Damit die Energiewende gelingt, muss das Energiesystem tiefgreifend umgebaut werden. Die Anpassung der Versorgungsstrukturen an immer mehr Strom aus Erneuerbaren-Energie-Anlagen, neue Energieeffizienz-Technologien, neue Speicherlösungen und Geschäftsmodelle sowie die zunehmende Verzahnung von Strom, Wärme und Verkehr beeinflussen sowohl das Lebensumfeld aller Bürgerinnen und Bürger als auch die Akteurskooperationen in der Wirtschaft und im Energiemarkt. Neuerungen müssen somit nicht nur von den Personen, die sie anwenden, sondern auch von der Gemeinschaft getragen werden.

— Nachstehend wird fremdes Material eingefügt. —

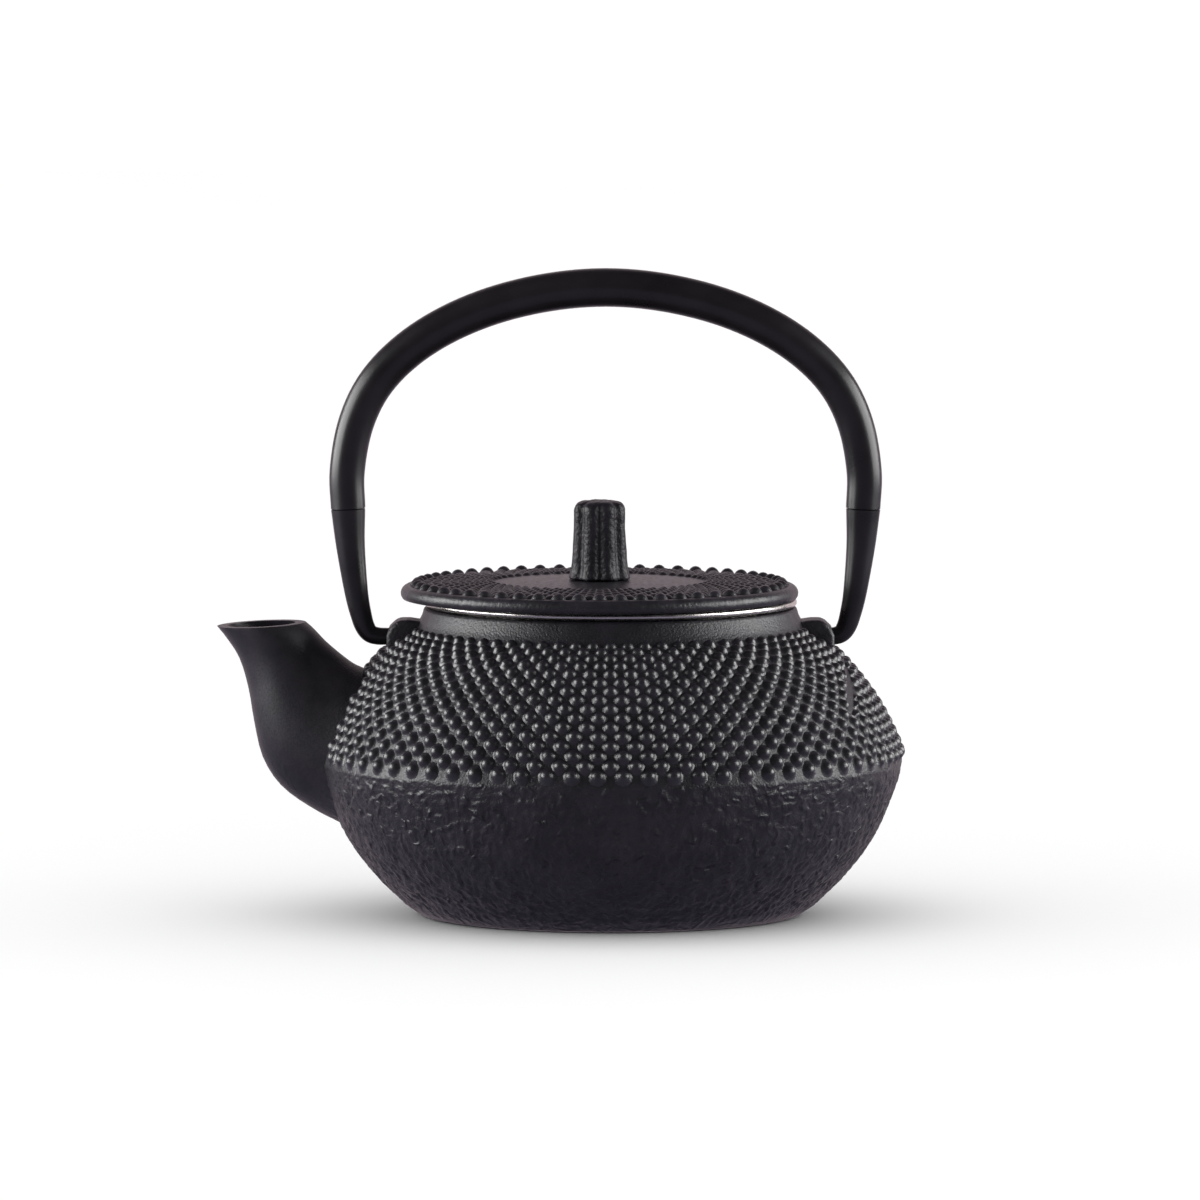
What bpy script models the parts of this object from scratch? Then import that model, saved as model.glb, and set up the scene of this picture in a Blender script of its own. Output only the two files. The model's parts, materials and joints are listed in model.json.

Warum ist Energiewende-Forschung zu gesellschaftlichen Aspekten wichtig?
Wie müssen beispielsweise Partizipationsmodelle aussehen, um im Alltag zu funktionieren? Wie müssen Energieeffizienz-Technologien gestaltet sein, damit die gewünschten Stromspar-Effekte tatsächlich eintreten? Wo entstehen Hemmnisse für die Energiewende und wie kann die Gesellschaft diese überwinden?
Die Energiewende ist eine Mammutaufgabe und betrifft viele Bereiche des öffentlichen, wirtschaftlichen und privaten Lebens. Aufgrund dieses vielschichtigen Transformationsprozesses reicht es nicht aus, dass Forscherinnen und Forscher nur technologische Innovationen, organisatorische Neuerungen und regulatorische Anpassungen untersuchen. Gesellschaftliche Fragestellungen, wie beispielsweise sozio-ökonomische Auswirkungen, innovative Formen der Kommunikation und Wissensvermittlung, Narrative für die Energiewende bis hin zu Akzeptanz-, Konflikt- und Allianzstrukturen müssen sie genauso beleuchten, wie auch neue Entwicklungen an den Arbeitsmärkten und gesellschaftlich relevante Digitalisierungsprozesse. Bislang ist der Zusammenhang zwischen dem als dringend notwendig erkannten Handlungsbedarf für die Energiewende und der Frage, wie sich komplexe Veränderungen des Energiesystems konkret auf die Gesellschaft auswirken, noch wenig erforscht. Die Forschung soll deshalb dazu beitragen, gesellschaftlich akzeptierte Lösungswege für eine gemeinsame Umsetzung der Energiewende aufzuzeigen und die Chance auf Teilhabe besser zu vermitteln.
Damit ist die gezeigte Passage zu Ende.